Directive: Copy exactly the lines from the first line of the records below through the line containing "return made", including both, and nothing else.

====================

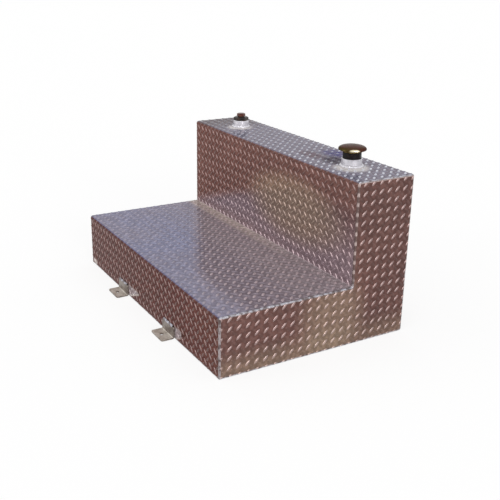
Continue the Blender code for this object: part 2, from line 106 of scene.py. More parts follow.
class Maker:
    """Adds nodes to a node tree."""

    def __init__(self, tree):
        self.tree = tree

    def node(self, kind, settings=None, sockets=None):
        """Adds a node: its settings come first, then the value or the link of each of its sockets."""
        made = self.tree.nodes.new("ShaderNode" + kind)
        for key, value in (settings or {}).items():
            setattr(made, key, value)
        for key, value in (sockets or {}).items():
            self.join(made.inputs[key], value)
        return made

    def join(self, target, value):
        if isinstance(value, Value):
            value = value.socket
        if isinstance(value, bpy.types.NodeSocket):
            self.tree.links.new(value, target)
        else:
            target.default_value = value

    def maths(self, operation, first, second=0.0):
        made = self.node("Math", {"operation": operation}, {0: first, 1: second})
        return Value(self, made.outputs["Value"])


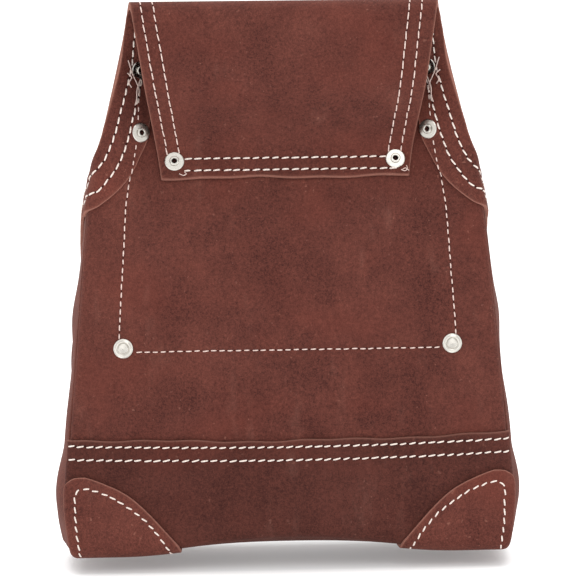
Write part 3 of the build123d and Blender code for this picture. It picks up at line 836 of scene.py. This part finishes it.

====================

Reply:
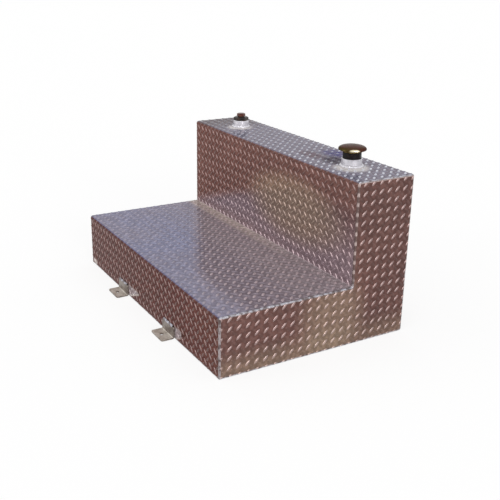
Continue the Blender code for this object: part 2, from line 106 of scene.py. More parts follow.
class Maker:
    """Adds nodes to a node tree."""

    def __init__(self, tree):
        self.tree = tree

    def node(self, kind, settings=None, sockets=None):
        """Adds a node: its settings come first, then the value or the link of each of its sockets."""
        made = self.tree.nodes.new("ShaderNode" + kind)
        for key, value in (settings or {}).items():
            setattr(made, key, value)
        for key, value in (sockets or {}).items():
            self.join(made.inputs[key], value)
        return made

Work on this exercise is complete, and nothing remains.